-- Start SUPPLIED RECORDS --

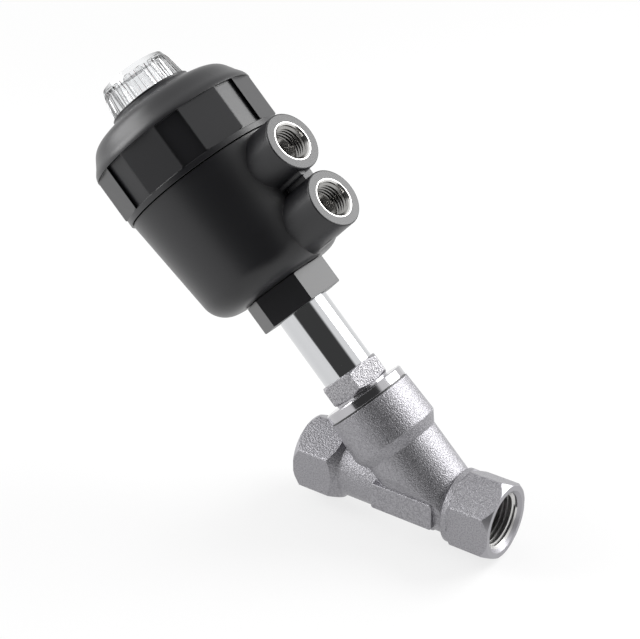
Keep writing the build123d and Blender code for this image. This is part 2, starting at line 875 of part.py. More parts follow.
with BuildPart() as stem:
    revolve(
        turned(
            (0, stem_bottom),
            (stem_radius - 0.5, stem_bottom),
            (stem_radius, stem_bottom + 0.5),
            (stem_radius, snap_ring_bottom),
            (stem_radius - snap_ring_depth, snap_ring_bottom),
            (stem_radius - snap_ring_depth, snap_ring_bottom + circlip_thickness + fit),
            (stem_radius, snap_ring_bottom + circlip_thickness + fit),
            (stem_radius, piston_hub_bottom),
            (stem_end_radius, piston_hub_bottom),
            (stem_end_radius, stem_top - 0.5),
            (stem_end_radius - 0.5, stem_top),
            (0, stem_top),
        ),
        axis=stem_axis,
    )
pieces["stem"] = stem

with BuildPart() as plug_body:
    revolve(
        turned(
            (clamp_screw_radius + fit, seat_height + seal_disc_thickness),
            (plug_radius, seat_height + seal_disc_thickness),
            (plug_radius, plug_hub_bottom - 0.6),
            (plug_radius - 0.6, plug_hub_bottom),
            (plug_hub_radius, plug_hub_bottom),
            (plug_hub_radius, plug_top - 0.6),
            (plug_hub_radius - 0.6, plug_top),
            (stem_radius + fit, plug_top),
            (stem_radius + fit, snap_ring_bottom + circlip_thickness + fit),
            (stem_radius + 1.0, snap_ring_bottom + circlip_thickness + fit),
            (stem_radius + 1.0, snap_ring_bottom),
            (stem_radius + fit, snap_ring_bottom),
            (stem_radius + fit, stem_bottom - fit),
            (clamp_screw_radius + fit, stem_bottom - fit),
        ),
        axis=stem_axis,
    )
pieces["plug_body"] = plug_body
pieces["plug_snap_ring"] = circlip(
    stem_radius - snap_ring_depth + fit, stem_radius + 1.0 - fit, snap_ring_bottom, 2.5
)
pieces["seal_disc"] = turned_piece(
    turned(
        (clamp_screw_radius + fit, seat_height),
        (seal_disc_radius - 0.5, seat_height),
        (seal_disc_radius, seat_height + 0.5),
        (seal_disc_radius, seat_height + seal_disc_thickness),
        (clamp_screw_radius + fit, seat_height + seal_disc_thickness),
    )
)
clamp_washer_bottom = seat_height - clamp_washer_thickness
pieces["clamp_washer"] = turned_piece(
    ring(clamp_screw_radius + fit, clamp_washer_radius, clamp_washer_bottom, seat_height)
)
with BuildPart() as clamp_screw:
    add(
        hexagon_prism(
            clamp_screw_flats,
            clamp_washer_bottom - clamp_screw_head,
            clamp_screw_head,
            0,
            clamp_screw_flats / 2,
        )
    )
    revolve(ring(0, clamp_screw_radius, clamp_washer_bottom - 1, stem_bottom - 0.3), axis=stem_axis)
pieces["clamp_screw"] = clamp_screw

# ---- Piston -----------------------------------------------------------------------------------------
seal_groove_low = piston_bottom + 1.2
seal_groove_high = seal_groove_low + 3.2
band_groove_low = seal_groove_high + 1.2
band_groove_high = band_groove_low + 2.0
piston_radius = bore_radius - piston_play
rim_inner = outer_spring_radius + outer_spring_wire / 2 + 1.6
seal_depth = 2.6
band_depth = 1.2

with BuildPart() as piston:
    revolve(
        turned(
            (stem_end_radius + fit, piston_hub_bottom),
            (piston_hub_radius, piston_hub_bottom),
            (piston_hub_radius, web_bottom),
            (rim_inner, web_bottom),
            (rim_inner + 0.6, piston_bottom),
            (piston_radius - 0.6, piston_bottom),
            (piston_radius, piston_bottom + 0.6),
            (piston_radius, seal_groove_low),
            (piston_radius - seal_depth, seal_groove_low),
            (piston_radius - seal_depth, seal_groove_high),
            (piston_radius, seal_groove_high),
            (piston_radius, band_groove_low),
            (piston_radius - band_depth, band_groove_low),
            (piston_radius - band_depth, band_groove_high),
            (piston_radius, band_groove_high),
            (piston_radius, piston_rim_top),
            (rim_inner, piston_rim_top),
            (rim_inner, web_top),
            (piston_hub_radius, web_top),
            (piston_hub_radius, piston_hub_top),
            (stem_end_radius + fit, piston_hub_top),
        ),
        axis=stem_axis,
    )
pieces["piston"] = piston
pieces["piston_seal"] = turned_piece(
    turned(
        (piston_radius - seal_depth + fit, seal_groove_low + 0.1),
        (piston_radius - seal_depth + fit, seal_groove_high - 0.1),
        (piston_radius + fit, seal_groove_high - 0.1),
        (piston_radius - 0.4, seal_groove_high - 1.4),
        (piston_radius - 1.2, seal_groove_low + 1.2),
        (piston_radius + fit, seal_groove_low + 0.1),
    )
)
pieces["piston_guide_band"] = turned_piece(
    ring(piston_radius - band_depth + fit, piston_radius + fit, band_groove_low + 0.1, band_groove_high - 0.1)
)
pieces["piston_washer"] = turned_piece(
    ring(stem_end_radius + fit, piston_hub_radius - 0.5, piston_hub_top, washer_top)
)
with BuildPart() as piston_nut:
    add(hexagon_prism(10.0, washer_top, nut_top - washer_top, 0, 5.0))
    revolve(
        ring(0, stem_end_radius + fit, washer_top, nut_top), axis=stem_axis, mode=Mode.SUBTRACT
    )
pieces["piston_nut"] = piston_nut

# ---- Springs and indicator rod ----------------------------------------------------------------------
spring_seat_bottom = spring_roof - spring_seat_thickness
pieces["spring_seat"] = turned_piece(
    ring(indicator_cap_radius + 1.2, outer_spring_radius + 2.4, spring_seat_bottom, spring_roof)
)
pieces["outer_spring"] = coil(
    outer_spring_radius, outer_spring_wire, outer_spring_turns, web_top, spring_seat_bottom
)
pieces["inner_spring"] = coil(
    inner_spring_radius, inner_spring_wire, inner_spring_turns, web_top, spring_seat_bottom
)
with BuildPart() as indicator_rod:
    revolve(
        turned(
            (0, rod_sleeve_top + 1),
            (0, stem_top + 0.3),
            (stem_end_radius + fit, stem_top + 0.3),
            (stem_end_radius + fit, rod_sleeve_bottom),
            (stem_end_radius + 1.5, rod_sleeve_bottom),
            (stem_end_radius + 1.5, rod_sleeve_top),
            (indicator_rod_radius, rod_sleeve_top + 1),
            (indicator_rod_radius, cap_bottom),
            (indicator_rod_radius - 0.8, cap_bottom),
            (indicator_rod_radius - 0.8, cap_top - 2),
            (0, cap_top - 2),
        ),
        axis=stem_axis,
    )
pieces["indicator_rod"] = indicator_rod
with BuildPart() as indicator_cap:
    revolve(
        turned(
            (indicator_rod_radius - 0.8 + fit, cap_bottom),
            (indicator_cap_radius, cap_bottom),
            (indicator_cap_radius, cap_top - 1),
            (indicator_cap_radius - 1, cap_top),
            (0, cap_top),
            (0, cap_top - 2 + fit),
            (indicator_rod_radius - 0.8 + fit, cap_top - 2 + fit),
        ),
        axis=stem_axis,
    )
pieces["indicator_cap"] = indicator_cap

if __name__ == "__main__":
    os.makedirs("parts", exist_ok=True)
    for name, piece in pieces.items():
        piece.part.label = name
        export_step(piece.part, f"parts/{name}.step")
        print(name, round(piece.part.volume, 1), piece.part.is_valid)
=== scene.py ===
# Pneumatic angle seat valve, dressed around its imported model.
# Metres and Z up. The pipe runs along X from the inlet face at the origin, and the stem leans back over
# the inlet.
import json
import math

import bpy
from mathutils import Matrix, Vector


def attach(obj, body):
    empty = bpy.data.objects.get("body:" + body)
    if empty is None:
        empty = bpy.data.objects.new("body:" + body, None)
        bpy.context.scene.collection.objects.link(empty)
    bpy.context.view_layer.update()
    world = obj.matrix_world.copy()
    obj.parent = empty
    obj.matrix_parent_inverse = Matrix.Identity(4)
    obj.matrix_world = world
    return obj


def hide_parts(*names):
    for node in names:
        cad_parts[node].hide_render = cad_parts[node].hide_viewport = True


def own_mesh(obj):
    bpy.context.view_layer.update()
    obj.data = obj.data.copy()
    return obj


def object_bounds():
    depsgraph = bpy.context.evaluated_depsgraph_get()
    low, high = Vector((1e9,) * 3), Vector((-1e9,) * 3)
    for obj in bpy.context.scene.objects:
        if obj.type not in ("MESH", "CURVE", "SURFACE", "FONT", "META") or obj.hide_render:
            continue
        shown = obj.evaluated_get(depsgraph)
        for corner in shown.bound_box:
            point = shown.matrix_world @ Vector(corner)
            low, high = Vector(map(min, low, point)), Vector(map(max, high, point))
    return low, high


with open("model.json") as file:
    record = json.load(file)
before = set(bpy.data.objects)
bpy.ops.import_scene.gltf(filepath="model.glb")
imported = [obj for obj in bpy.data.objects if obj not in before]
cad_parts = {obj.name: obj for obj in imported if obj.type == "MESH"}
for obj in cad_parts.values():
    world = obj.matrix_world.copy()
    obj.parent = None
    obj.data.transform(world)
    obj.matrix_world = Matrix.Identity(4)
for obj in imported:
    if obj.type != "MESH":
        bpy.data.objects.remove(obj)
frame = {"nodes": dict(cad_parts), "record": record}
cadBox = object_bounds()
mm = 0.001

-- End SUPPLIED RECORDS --
-- Start SUPPLIED RECORDS --

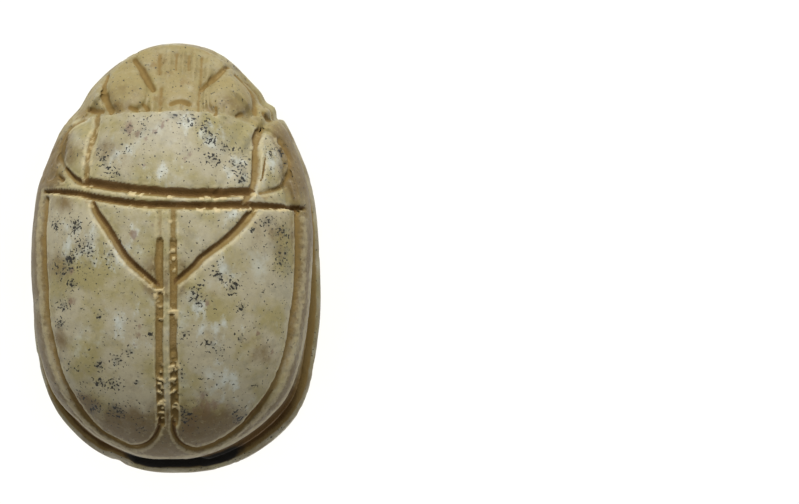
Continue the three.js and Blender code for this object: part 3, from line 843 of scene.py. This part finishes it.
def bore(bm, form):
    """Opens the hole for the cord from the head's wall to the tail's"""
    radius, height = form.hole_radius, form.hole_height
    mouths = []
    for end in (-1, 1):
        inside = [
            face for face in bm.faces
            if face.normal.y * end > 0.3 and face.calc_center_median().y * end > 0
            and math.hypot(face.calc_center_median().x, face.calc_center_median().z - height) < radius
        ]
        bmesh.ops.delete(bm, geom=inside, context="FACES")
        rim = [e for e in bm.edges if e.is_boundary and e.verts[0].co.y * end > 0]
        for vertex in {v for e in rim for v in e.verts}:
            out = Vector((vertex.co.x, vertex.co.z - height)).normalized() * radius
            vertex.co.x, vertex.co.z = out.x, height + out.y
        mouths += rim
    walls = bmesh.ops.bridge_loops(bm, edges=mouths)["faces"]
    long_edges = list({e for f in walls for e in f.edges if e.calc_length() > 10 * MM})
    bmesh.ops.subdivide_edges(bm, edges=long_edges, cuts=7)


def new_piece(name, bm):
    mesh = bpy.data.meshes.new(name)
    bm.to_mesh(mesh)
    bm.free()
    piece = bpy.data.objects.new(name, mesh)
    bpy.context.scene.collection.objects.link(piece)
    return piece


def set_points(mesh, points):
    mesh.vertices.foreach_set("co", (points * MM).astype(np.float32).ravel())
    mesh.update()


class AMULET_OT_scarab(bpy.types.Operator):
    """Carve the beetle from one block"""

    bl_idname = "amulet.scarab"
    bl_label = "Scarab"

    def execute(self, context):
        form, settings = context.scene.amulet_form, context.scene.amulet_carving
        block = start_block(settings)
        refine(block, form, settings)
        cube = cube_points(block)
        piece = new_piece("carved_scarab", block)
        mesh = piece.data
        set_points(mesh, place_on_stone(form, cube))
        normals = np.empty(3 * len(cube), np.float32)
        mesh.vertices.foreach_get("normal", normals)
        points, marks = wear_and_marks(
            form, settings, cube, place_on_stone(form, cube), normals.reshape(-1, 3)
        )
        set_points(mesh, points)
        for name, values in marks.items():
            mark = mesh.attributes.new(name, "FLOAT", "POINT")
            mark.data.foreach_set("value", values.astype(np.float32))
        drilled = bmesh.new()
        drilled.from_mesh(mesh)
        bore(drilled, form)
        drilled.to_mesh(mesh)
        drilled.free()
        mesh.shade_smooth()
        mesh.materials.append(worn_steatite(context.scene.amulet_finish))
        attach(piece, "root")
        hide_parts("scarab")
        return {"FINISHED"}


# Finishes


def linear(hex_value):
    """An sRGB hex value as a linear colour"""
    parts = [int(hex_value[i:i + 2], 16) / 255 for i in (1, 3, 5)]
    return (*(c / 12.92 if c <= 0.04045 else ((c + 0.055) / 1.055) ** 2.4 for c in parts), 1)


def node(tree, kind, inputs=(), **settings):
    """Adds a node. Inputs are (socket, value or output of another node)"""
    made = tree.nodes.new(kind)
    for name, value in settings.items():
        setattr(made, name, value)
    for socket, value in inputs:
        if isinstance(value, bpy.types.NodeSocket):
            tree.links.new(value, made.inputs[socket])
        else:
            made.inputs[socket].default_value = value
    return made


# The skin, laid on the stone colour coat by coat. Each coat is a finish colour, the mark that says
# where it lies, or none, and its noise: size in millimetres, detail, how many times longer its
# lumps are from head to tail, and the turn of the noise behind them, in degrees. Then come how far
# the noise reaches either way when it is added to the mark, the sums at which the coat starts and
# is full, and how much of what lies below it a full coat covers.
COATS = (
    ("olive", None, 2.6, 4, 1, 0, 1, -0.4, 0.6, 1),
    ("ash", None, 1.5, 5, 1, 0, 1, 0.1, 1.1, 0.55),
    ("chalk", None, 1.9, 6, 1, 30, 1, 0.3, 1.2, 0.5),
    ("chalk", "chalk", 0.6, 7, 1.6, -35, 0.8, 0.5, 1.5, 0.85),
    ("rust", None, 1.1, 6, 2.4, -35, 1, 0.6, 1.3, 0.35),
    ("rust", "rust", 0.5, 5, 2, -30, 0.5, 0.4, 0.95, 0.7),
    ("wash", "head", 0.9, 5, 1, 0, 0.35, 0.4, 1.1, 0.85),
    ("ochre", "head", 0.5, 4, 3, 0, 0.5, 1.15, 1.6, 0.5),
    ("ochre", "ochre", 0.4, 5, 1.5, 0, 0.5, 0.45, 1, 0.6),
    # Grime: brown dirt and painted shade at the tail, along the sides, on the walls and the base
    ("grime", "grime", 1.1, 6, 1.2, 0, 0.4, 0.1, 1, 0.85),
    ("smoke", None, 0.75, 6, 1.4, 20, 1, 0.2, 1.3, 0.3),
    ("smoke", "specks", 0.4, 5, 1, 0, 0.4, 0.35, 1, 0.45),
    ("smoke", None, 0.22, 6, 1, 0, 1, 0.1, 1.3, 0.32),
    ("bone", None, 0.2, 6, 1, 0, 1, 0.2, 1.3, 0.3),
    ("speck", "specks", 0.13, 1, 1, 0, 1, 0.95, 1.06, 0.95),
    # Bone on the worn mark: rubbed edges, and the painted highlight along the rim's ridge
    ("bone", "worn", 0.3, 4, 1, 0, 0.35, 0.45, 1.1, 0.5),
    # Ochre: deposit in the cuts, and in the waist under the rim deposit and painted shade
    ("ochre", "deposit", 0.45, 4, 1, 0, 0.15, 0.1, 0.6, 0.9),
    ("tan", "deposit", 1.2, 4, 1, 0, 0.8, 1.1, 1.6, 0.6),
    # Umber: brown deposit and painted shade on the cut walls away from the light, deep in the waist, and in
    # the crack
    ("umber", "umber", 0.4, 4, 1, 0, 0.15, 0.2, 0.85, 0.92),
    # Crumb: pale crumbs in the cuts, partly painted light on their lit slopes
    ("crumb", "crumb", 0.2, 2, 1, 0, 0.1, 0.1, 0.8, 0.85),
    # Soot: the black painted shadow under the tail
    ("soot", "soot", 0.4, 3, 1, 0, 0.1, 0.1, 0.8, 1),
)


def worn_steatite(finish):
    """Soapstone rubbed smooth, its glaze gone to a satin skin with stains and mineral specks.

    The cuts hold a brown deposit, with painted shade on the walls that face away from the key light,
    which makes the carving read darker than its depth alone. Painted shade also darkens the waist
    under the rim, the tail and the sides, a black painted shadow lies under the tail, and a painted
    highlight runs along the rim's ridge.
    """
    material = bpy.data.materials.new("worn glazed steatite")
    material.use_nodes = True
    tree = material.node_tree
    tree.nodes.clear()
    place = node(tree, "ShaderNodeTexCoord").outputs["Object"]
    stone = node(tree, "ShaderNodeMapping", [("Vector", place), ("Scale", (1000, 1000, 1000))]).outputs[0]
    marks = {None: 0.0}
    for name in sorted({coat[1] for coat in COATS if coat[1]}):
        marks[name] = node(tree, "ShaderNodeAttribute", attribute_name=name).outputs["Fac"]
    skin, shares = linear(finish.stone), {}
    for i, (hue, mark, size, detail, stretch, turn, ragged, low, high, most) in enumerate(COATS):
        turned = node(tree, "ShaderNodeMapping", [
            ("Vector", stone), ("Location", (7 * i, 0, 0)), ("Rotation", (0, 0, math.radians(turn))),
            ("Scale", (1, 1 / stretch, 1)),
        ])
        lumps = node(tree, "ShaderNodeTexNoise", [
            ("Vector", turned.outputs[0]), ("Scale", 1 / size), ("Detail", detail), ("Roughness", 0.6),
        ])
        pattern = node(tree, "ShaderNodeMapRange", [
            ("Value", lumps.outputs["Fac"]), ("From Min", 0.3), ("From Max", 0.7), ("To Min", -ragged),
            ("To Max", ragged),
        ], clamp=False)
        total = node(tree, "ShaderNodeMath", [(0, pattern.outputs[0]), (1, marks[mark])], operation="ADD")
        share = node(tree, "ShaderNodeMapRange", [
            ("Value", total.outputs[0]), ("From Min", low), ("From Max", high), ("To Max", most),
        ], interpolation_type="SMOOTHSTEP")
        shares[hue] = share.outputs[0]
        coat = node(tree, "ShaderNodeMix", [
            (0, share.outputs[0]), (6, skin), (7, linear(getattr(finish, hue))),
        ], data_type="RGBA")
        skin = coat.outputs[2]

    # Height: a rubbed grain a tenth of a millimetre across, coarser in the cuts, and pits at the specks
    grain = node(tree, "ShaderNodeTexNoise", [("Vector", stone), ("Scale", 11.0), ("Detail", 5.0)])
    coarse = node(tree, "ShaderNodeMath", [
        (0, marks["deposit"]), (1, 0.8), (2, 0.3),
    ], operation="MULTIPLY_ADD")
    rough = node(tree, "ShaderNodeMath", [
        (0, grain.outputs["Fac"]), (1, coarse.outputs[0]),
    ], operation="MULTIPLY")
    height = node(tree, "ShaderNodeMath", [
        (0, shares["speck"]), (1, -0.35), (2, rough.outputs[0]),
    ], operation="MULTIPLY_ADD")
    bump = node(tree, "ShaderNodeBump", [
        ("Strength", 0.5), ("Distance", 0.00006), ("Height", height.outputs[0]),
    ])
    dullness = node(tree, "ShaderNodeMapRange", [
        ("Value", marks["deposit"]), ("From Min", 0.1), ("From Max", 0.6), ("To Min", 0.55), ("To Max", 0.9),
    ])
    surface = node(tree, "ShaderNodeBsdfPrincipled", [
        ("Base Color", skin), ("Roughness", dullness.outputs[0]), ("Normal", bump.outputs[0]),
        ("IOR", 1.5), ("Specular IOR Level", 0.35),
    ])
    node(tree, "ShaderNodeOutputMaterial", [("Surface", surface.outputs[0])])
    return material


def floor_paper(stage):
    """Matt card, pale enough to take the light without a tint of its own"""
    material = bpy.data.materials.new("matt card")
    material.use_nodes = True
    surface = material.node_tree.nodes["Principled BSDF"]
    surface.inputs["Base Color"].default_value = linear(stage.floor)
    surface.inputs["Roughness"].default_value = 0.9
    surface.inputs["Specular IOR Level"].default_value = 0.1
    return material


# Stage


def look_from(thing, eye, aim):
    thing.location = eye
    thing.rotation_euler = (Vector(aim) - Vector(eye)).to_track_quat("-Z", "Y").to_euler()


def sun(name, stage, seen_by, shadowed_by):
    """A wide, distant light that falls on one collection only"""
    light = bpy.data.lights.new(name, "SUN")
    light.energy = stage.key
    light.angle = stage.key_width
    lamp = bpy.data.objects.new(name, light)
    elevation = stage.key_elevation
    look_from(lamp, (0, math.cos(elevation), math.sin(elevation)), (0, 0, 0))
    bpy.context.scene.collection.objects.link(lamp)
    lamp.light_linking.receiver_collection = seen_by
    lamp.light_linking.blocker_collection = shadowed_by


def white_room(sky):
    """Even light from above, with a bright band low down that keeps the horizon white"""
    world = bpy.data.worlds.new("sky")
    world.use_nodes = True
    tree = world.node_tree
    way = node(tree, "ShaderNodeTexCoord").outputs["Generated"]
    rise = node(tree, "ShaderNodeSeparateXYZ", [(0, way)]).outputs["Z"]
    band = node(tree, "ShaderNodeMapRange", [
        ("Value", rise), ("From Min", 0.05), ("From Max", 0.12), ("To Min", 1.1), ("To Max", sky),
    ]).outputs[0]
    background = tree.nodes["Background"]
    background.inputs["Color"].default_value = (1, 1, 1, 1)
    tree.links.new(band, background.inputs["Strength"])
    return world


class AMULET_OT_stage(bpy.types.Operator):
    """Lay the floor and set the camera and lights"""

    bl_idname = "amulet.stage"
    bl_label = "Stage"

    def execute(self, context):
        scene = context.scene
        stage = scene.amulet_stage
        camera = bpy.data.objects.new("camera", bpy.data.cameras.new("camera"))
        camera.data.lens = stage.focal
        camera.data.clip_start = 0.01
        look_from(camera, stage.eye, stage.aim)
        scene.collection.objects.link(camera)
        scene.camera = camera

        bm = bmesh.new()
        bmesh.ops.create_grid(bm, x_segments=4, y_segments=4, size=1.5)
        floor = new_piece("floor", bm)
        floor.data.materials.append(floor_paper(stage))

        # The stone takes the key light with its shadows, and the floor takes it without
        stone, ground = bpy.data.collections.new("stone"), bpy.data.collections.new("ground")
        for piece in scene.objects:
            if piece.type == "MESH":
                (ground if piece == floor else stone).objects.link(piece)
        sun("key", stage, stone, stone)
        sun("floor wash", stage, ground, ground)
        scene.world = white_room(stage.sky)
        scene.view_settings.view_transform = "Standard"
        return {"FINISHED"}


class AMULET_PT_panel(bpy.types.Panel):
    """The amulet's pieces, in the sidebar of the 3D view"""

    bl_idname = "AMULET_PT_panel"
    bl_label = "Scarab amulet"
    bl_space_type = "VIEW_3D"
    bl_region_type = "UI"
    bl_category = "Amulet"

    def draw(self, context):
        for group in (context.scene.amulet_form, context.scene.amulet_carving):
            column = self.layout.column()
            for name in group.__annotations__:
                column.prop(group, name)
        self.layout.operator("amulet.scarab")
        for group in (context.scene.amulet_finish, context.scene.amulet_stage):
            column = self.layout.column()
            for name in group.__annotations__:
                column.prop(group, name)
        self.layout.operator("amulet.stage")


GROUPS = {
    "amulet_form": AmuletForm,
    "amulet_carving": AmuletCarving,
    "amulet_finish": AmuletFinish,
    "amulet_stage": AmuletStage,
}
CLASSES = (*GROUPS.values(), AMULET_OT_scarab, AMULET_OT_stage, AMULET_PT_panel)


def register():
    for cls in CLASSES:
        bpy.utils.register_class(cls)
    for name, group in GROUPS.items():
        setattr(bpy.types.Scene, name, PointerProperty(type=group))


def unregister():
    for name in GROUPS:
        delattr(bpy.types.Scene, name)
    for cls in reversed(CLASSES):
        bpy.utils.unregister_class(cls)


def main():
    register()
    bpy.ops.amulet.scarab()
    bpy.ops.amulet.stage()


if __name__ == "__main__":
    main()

-- End SUPPLIED RECORDS --

» STATED EXERCISE: The required output is an exact reproduction of the lines starting at the one that contains "for name, piece" and ending at the one that contains "if empty is". Both boundary lines belong to it.

» COMPLETED EXERCISE:
    for name, piece in pieces.items():
        piece.part.label = name
        export_step(piece.part, f"parts/{name}.step")
        print(name, round(piece.part.volume, 1), piece.part.is_valid)
=== scene.py ===
# Pneumatic angle seat valve, dressed around its imported model.
# Metres and Z up. The pipe runs along X from the inlet face at the origin, and the stem leans back over
# the inlet.
import json
import math

import bpy
from mathutils import Matrix, Vector


def attach(obj, body):
    empty = bpy.data.objects.get("body:" + body)
    if empty is None:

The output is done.